I digressed to "talking turkey" so back to Bread Pudding! This week, I brought one of our most beloved recipes to market and I promised to share the recipe and how to make it ... Bread pudding with Rhubarb. When the eggs are plentiful, we make many egg recipes including bread pudding (sweet) and strata (savory) as well as rice pudding. My Great Grandma made bread pudding to use up stale bread and it was always a treat! Adding the rhubarb was a twist I added while experimenting - the sweet and sour play perfectly off each other. I encourage you to look at this as a "base recipe" and experiment with the sweet and savory aspect, using different breads and a variety of fruits, nuts and seasonings.
Bread Pudding with Rhubarb
Preheat oven to 350 degrees and grease a 13x9" baking dish (if 13x9 is too much for you, cut the recipe in 1/2 and make a smaller amount or share with a friend or neighbor)
Cut the bread into cubes (no need to be precise) and spread out into baking dish.

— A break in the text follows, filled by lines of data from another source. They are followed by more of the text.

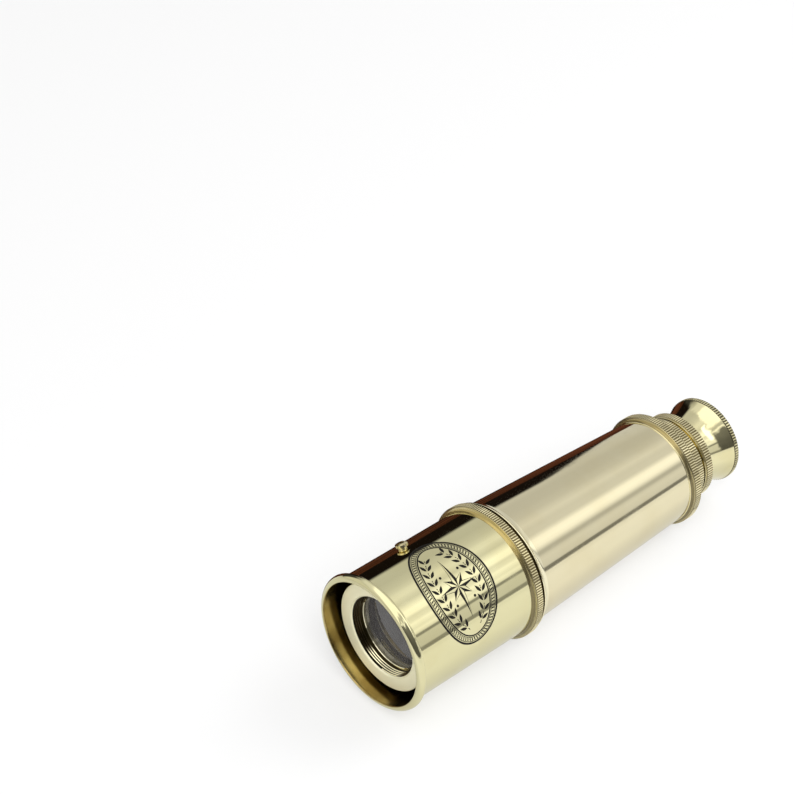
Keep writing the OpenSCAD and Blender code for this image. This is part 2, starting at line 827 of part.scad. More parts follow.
sunshade_tube();
sunshade_collar();
sunshade_bush();
sunshade_stop_screw();
objective_tube();
objective_cell();
objective_retaining_ring();
objective_crown_lens();
objective_flint_lens();
barrel_tube();
barrel_front_ring();
barrel_rear_collar();
barrel_draw_bush();
first_draw_tube();
first_draw_collar();
first_draw_lining();
first_draw_stop_ring();
second_draw_tube();
second_draw_collar();
second_draw_lining();
second_draw_stop_ring();
third_draw_tube();
third_draw_stop_ring();
eyecup();
eyepiece_tube();
eyepiece_field_lens();
eyepiece_field_stop();
eyepiece_eye_lens();
eyepiece_retaining_rings();
erector_tube();
erector_front_lens();
erector_rear_lens();
erector_stop_disc();
erector_retaining_rings();
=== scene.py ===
"""Spyglass with three sliding draws: the turned brass, its finishes, the floor, the light and the camera."""
import logging
import math
from dataclasses import dataclass
from enum import Enum
from functools import cache
from typing import Any, Sequence

import bmesh
import bpy
from mathutils import Matrix, Vector


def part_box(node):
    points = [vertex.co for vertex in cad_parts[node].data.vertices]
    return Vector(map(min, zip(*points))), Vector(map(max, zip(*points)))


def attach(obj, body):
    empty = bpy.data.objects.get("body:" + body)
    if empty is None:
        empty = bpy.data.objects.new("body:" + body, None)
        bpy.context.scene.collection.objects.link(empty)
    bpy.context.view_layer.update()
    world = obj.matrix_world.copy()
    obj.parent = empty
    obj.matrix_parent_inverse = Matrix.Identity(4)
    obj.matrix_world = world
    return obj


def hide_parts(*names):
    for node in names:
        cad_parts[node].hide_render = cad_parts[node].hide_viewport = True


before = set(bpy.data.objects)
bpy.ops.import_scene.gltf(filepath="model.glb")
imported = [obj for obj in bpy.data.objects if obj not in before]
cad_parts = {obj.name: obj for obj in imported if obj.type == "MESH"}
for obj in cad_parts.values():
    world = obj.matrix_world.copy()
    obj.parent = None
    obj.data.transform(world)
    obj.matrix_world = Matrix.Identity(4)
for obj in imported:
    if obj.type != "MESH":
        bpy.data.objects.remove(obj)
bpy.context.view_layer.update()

MM = 0.001
HALF_TURN = 180.0
LOG = logging.getLogger("spyglass")

Point = tuple[float, float]
Colour = tuple[float, float, float]
Object = bpy.types.Object
Material = bpy.types.Material
Node = bpy.types.Node
Socket = bpy.types.NodeSocket


class Body(Enum):
    """The moving bodies of the part."""

    BARREL = "barrel"
    SUNSHADE = "sunshade"
    FIRST_DRAW = "first_draw"
    SECOND_DRAW = "second_draw"
    THIRD_DRAW = "third_draw"


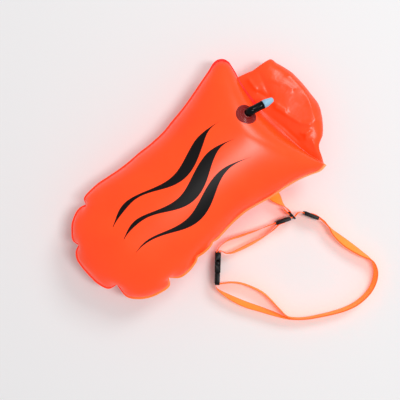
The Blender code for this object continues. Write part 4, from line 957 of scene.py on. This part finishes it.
class BUOY_OT_neck(bpy.types.Operator):
    """Makes the roll-top neck and its rolled mouth"""

    bl_idname = "buoy.neck"
    bl_label = "Roll-top neck"

    def execute(self, context):
        settings = context.scene.buoy_neck
        film = pouch_film(settings)
        place(neck_mesh(settings), film, "rolltop_neck")
        place(rolled_mouth_mesh(), film, "rolled_mouth")
        return {"FINISHED"}


# The webbing

def frame_matrix(centre, ahead):
    """Local x lies ahead, local y points up and local z runs through the piece."""
    x = Vector(ahead).normalized()
    turned = Matrix((x, UP, x.cross(UP))).transposed().to_4x4()
    return Matrix.Translation(centre) @ turned


def tagged(route):
    """The route's points as vectors with a lean, which is 0 where none is given."""
    return [Vector((*p, 0.0)) if len(p) == 3 else Vector(p) for p in route]


def bar_wrap(placed, end, side_from, side_to):
    """Webbing round a buckle's bar. end is -1 for the socket's bar and 1 for the plug's.
    The sides are in quarter turns: 0 is the bar's inner side, and 1 and -1 are its faces."""
    bar_x = end * (BUCKLE_LENGTH - BUCKLE_BAR) / 2
    route = []
    for step in range(WRAP_STEPS + 1):
        angle = math.pi / 2 * (side_from + (side_to - side_from) * step / WRAP_STEPS)
        route.append(placed @ Vector((bar_x - end * WRAP_RADIUS * math.cos(angle), 0.0,
                                      WRAP_RADIUS * math.sin(angle))))
    return route


def adjuster_wrap(placed, side, towards):
    """The sewn end round the adjuster's centre bar, which is stepped to the side given.
    towards says which way along the adjuster the strand leaves."""
    # Half of the webbing that runs through, then the turn's own webbing, then the bar
    outer = WEBBING_THICKNESS * 1.5 + GAP * 2 + ADJUSTER_BAR
    bar_z = outer - ADJUSTER_BAR / 2
    reach = ADJUSTER_BAR / 2 + GAP + WEBBING_THICKNESS / 2
    tip = reach + ADJUSTER_BAR / 2
    turn_x, turn_z = tip * WRAP_TURN_SHARES[0], reach * WRAP_TURN_SHARES[1]
    local = [(towards * STITCHED_OVERLAP, bar_z + reach), (0.0, bar_z + reach),
             (-towards * turn_x, bar_z + turn_z), (-towards * tip, bar_z),
             (-towards * turn_x, bar_z - turn_z), (0.0, bar_z - reach),
             (towards * STITCHED_OVERLAP, bar_z - reach)]
    return [placed @ Vector((x, 0.0, side * z)) for x, z in local]


def straight_through(placed, shares):
    """Webbing straight through an adjuster, at these shares of its length."""
    return [placed @ Vector((share * ADJUSTER_LENGTH, 0.0, 0.0)) for share in shares]


def offset_route(route, distance):
    """The route moved sideways in plan: positive distance is to the left of its travel."""
    route = tagged(route)
    moved = []
    for i, at in enumerate(route):
        travel = route[min(i + 1, len(route) - 1)] - route[max(i - 1, 0)]
        left = UP.cross(travel.xyz).normalized() * distance
        moved.append(Vector((at.x + left.x, at.y + left.y, at.z, at.w)))
    return moved


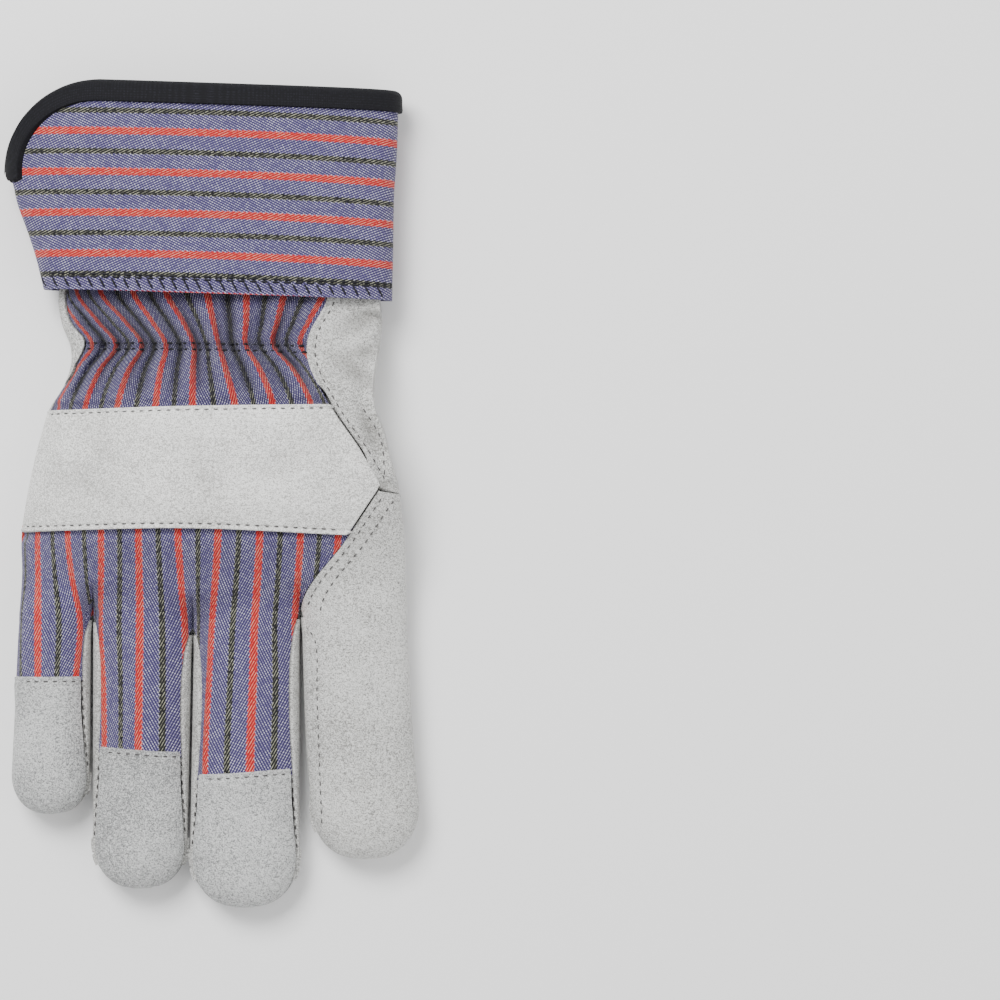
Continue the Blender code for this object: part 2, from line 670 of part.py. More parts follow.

Cut the rhubarb and sprinkle evenly in baking dish with bread.
Whisk the eggs, add the sugar, milk and vanilla & whisk some more to mix together.
Pour the egg, milk, sugar, vanilla mix over the bread/rhubarb mix and gently submerge any floating bread to make sure it is completely coated with the egg mixture.
Let stand for about 10 minutes so the bread can absorb the egg mixture then bake at 350 for about 40 minutes or until a knife or pick comes out "clean" when inserted into the center of the pan.
Eat warm with cream, whipped cream or ice cream or cold.
Do not be afraid to experiment with adding fruits like cranberries, blueberries, strawberries, raisins, craisins or changing the exact to almond, orange or anything else that suits your fancy. You can add nutmeg or cinnamon for a different flavor as well. Try making a baked French toast with whole slices of bread or removing the sugar and adding meat and a veggie for a savory option like our Nettle and Turkey Egg Strata.
Let me know what variations you come up with! Our ancestors had many variations of bread pudding and custards as all food in the house was precious and this was a wonderful way to use up the seasonal abundance of eggs and stale bread!
I will try to add a picture soon - I forgot to take a picture and we sold out of the bread pudding at market! Picture posted!!